While stressing that open justice (i.e. that justice must be seen to be done) is a crucial part of the English legal system, Cavanagh J stated that there are precedents for granting anonymity to claimants. There are two main categories of such derogations from the principle of open justice: maintenance of the administration of justice and harm to other legitimate interests.[2] The judge quoted some more detailed guidance on the first category:
‘In the first category fall cases — such as claims for breach of confidence — which, unless some derogation is made from the principles of open justice, the Court would, by its process, effectively destroy that which the claimant is seeking to protect. Depending upon the particular facts, the Court may need either to anonymise the party/parties, or (if the parties are named) withhold the private/confidential information from proceedings in open court and in any public judgment.’[3]
Cavanagh J stressed that
‘the mere fact that a business would be likely to suffer negative commercial and reputational consequences if it becomes public knowledge that their computer systems have been broken into and have been the subject of a ransomware attack is not automatically a sufficient reason to make orders that have the effect of keeping secret the name of a claimant. This applies even though the claimant business in a case such as this is the victim of blackmail.’[4]

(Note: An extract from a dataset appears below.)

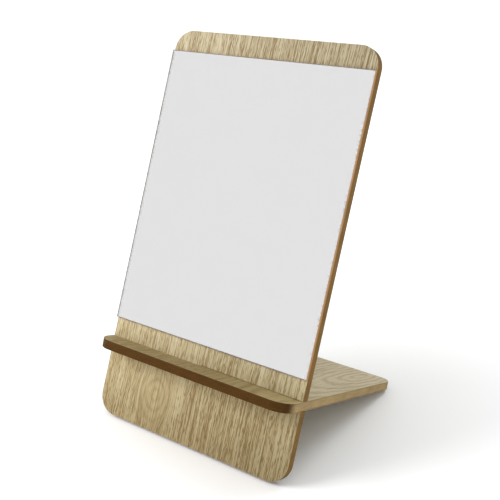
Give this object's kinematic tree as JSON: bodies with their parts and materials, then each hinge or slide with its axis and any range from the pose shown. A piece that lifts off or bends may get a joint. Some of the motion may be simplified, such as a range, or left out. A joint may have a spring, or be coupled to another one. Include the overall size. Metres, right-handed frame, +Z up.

He decided to grant the anonymity order, however. He said:
‘The particular feature that justifies the continuation of the anonymity order in the present case is the nature of the work that is carried out by the claimant and the risk that if the identity of the claimant is disclosed, this will prompt third parties with malign intent to seek to make contact with the blackmailers and/or to locate the stolen information on the ‘Dark Web’ … there is a real danger, if the claimant’s identity is made known, that malicious persons, including hostile nation states, organised criminal groups and terrorist organisations, will exploit this information by seeking the material that has been stolen in the ransomware attack … It follows that a very great deal of harm may be done if the identity of the claimant is disclosed.’[5]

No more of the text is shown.